A poco più di due mesi dal calcio d’inizio di Euro2021, anche tenendo conto delle difficoltà di rinnovamento della Germania e in parte della Spagna, l’Italia va considerata – senza peccare di pessimismo (non avrebbe senso) – in un’ipotetica griglia di partenza tra il quarto e il quinto posto, preceduta dalla Francia, la favorita numero uno, dal Belgio, dal Portogallo e forse anche dalla giovanissima Spagna di Luis Enrique. La previsione si fonda su un fatto indiscutibile: i francesi, titolari di un talento enorme unito ad una fisicità non meno spaventosa, frequentano a pieno titolo le coppe europee. Mbappé e Kanté, Pogba e Varane sono sempre tra i protagonisti. Hanno esperienza e qualità. Certo, il loro gioco talvolta suscita i colpi di tosse degli esteti, è innegabile che Deschamps non sia un maestro di bel calcio, ma al dunque la squadra non tradisce mai, è relativamente giovane e mette nel mirino il Qatar, dove si presenterà da detentrice. I nostri ragazzi migliori – penso a Berardi e Locatelli – giocano, sia detto con tutto il rispetto, nel Sassuolo. Insomma, più si va in alto e più l’esperienza diventa un fattore.

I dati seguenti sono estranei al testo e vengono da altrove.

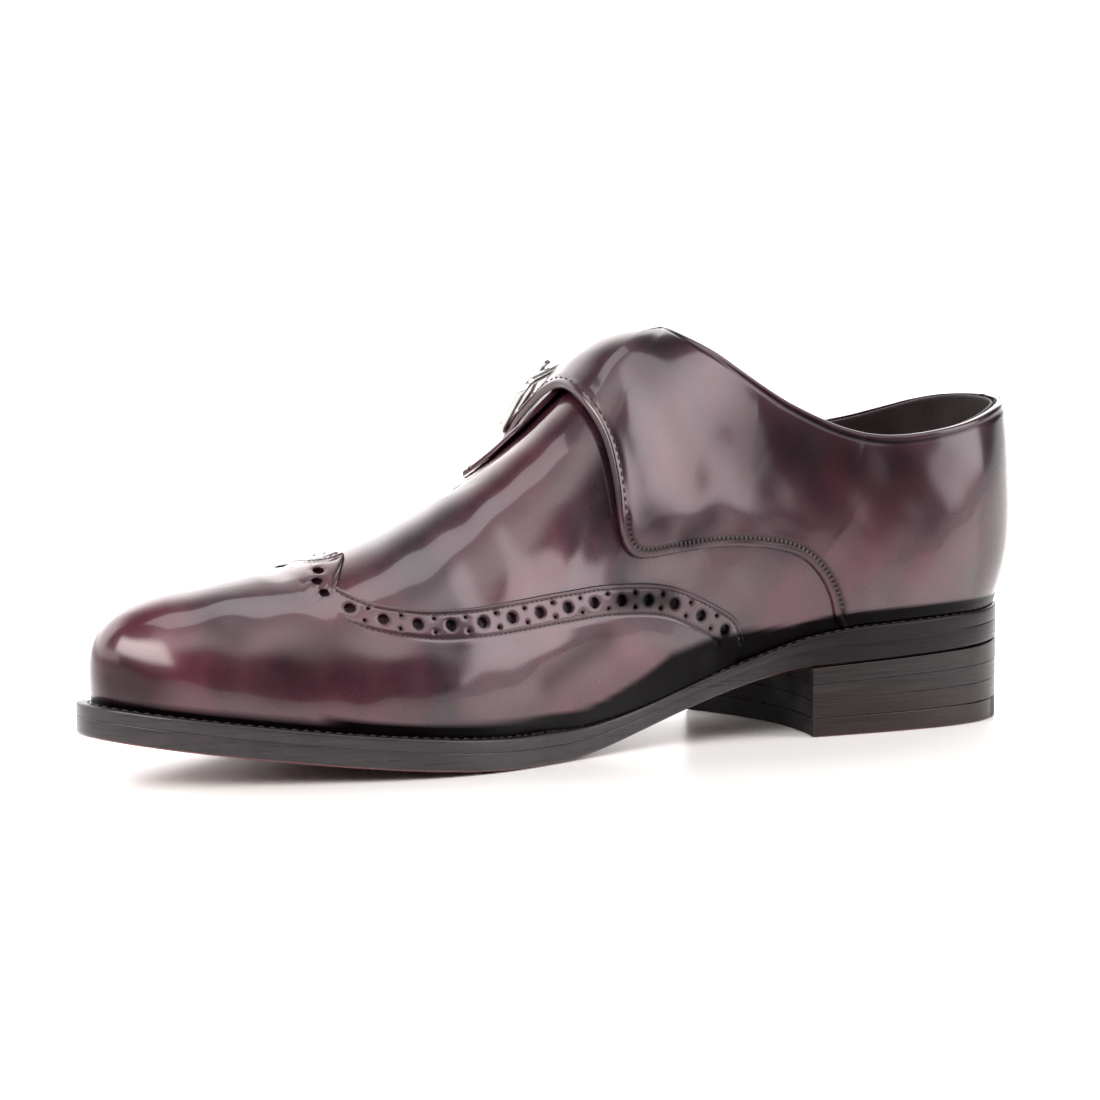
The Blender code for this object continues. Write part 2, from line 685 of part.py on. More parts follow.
def add_bar(name, path, radius, closed, made):
    """A round bar along a path, as a curve with a bevel."""
    curve = bpy.data.curves.new(name, "CURVE")
    curve.dimensions = "3D"
    curve.bevel_depth = radius
    curve.bevel_resolution = 2
    curve.use_fill_caps = not closed
    line = curve.splines.new("POLY")
    line.points.add(len(path) - 1)
    for point, place in zip(line.points, path):
        point.co = (*place, 1.0)
    line.use_cyclic_u = closed
    curve.materials.append(made)
    piece = bpy.data.objects.new(name, curve)
    piece.matrix_world = buckle_frame_of_reference()
    shoe.objects.link(piece)
    return piece


def build_buckle():
    half_x, half_y = BUCKLE_SIZE[0] / 2 - BUCKLE_BAR, BUCKLE_SIZE[1] / 2 - BUCKLE_BAR
    r = BUCKLE_CORNER
    path = []
    for cx, cy, start in ((1, 1, 0), (-1, 1, 1), (-1, -1, 2), (1, -1, 3)):
        for a in (start + np.linspace(0, 1, 6)) * pi / 2:
            path.append((cx * (half_x - r) + r * np.cos(a), cy * (half_y - r) + r * np.sin(a), 0.0))
    add_bar("buckle_frame", path, BUCKLE_BAR, True, silver)
    over = BUCKLE_BAR + GAP + PIN_RADIUS
    pin = [
        (0.0, half_y - 0.0030, over - 0.0022),
        (0.0, half_y - 0.0055, over - 0.0016),
        (0.0, half_y - 0.0110, over - 0.0004),
        (0.0, -half_y + 0.0025, over),
        (0.0, -half_y - 0.0012, over - 0.0001),
    ]
    add_bar("buckle_pin", pin, PIN_RADIUS, False, silver)
    bpy.ops.mesh.primitive_cube_add(size=1.0)
    chape = bpy.context.object
    chape.name = chape.data.name = "buckle_chape"
    low, high = CHAPE_DEPTH
    size = Vector((CHAPE_WIDE, CHAPE_LONG, high - low))
    for vertex in chape.data.vertices:
        vertex.co = vertex.co * size + Vector((0.0, half_y + CHAPE_LONG / 2 - 0.0003, (low + high) / 2))
    bevel = chape.modifiers.new("Edges", "BEVEL")
    bevel.width = 0.0006
    bevel.segments = 2
    chape.data.materials.append(upper_leather)
    chape.matrix_world = buckle_frame_of_reference()
    for holder in list(chape.users_collection):
        holder.objects.unlink(chape)
    shoe.objects.link(chape)


for old in list(bpy.data.objects):
    bpy.data.objects.remove(old, do_unlink=True)
shoe = bpy.data.collections.new("monk_strap_shoe")
bpy.context.scene.collection.children.link(shoe)

upper_leather = material("burgundy leather", (0.060, 0.018, 0.024), 0.30)
edge_leather = material("dark edge leather", (0.030, 0.018, 0.018), 0.40)
sole_leather = material("oxblood sole leather", (0.170, 0.018, 0.020), 0.30)
lining_leather = material("dark lining", (0.030, 0.014, 0.014), 0.60)
rubber = material("grey rubber", (0.055, 0.052, 0.056), 0.65)
silver = material("polished silver", (0.80, 0.80, 0.78), 0.18, 1.0)

build_outsole()
build_welt()
build_heel()
build_insole()
build_upper()
build_wing_cap()
build_quarter("quarter_strap", QUARTER_STRAP, 1, 41, 9)
build_quarter("quarter_lateral", QUARTER_LATERAL, -1, 31, 9)
build_heel_tab()
build_buckle()
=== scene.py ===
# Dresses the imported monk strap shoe: x runs from the heel to the toe, y to the medial side, z up, in metres.

from math import pi, radians

import bpy
import numpy as np
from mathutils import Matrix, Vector


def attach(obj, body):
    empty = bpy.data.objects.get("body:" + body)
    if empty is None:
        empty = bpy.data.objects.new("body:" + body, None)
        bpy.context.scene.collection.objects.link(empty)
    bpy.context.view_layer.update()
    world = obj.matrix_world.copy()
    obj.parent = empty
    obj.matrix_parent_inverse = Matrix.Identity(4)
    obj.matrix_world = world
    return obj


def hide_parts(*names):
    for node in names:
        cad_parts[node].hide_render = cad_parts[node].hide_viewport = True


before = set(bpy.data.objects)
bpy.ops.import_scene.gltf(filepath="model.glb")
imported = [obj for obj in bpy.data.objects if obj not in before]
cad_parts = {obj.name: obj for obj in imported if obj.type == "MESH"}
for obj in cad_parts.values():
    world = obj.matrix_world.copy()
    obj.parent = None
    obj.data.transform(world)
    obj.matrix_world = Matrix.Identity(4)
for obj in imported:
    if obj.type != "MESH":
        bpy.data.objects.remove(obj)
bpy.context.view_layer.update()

# Named sizes, in metres
LENGTH = 0.305
BALL_WIDTH = 0.095
INSTEP_HEIGHT = 0.118
HEEL_HEIGHT = 0.0235
TOE_SPRING = 0.0137
SOLE_FORE, SOLE_WAIST, SOLE_HEEL = 0.0055, 0.0040, 0.0062
WELT_FORE, WELT_WAIST, WELT_HEEL = 0.0036, 0.0025, 0.0041
GAP = 0.0003
UPPER_GAP = 0.0005
BREAST = 0.262
BREAST_HEIGHT = 0.87
ARCH_END, SPRING_START = 0.558, 0.594
HEEL_POLE, TOE_POLE = 0.095, 0.892

# along the foot, medial edge, lateral edge: shares of LENGTH and BALL_WIDTH
OUTLINE = np.array([
    (0.00, 0.000, 0.000),
    (0.03, 0.242, -0.242),
    (0.08, 0.337, -0.342),
    (0.15, 0.363, -0.374),
    (0.25, 0.347, -0.389),
    (0.36, 0.310, -0.405),
    (0.46, 0.321, -0.453),
    (0.56, 0.410, -0.516),
    (0.64, 0.484, -0.516),
    (0.70, 0.495, -0.484),
    (0.76, 0.468, -0.432),
    (0.82, 0.416, -0.368),
    (0.88, 0.358, -0.295),
    (0.94, 0.284, -0.195),
    (0.98, 0.195, -0.095),
    (1.00, 0.053, 0.053),
])

# along, ridge height (share of INSTEP_HEIGHT), side (share of BALL_WIDTH)
RIDGE = np.array([
    (0.095, 1.290, 0.00),
    (0.230, 1.120, 0.00),
    (0.330, 1.018, 0.01),
    (0.385, 0.985, 0.03),
    (0.425, 0.956, 0.04),
    (0.462, 0.902, 0.05),
    (0.500, 0.822, 0.05),
    (0.541, 0.742, 0.05),
    (0.590, 0.670, 0.05),
    (0.640, 0.608, 0.06),
    (0.690, 0.554, 0.06),
    (0.750, 0.502, 0.06),
    (0.820, 0.466, 0.06),
    (0.892, 0.437, 0.05),
])

# along; how far the welt reaches out past the upper, how far the wall swells
# on each side, how high its swell stands and how far the top runs level (mm)
WALL = np.array([
    # along, reach m, reach l, swell m, swell l, rise m, rise l, shoulder m, shoulder l
    (0.00, 2.8, 2.8, 19.0, 19.0, 36.0, 36.0, 20.0, 20.0),
    (0.08, 2.6, 2.8,  9.0,  8.5, 40.0, 40.0, 15.0, 15.0),
    (0.16, 2.5, 2.8,  4.0,  3.5, 42.0, 42.0, 13.0, 13.0),
    (0.26, 2.5, 2.8,  6.0,  4.0, 44.0, 44.0, 13.0, 13.0),
    (0.36, 2.5, 3.0, 11.0,  6.0, 42.0, 42.0, 15.0, 15.0),
    (0.46, 2.6, 3.8, 13.0,  7.0, 38.0, 38.0, 17.0, 17.0),
    (0.56, 4.0, 4.8,  9.0,  6.0, 32.0, 31.0, 19.0, 20.0),
    (0.64, 5.0, 5.0,  5.5,  5.0, 27.0, 27.0, 19.0, 22.0),
    (0.72, 5.2, 5.2,  4.0,  4.0, 24.0, 24.0, 18.0, 20.0),
    (0.80, 5.4, 5.4,  3.2,  3.2, 22.0, 22.0, 17.0, 18.0),
    (0.88, 5.8, 5.8,  3.0,  3.0, 20.0, 20.0, 16.0, 16.0),
    (0.94, 6.0, 6.0,  3.4,  3.4, 19.5, 19.5, 18.0, 18.0),
    (1.00, 6.5, 6.5,  4.0,  4.0, 18.5, 18.5, 25.0, 25.0),
])

# along (of the point itself), height of the top edge on each side (shares of LENGTH, INSTEP_HEIGHT)
TOPLINE = np.array([
    (-0.030, 0.800, 0.800),
    (0.010, 0.790, 0.790),
    (0.060, 0.762, 0.755),
    (0.120, 0.738, 0.728),
    (0.170, 0.735, 0.722),
    (0.215, 0.760, 0.742),
    (0.255, 0.806, 0.785),
    (0.290, 0.862, 0.845),
    (0.330, 0.945, 0.935),
    (0.370, 0.997, 0.997),
    (0.400, 1.020, 1.020),
])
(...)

Com’è naturale, l’Italia cercherà di andare oltre i propri limiti, nella speranza che gli attaccanti siano felicemente ispirati a giugno. Per arrivare lontano, e magari anche alla finale dell’11 luglio a Wembley, sarà decisiva la condizione di Belotti e Immobile, che il ct alterna e, a quanto si intuisce, non vede benissimo in coppia. Preferisce il quattro-tre-tre, con gli attaccanti esterni (Berardi e Chiesa, per esempio, oppure Bernardeschi e El Shaarawy) molto larghi e una sola punta fissa.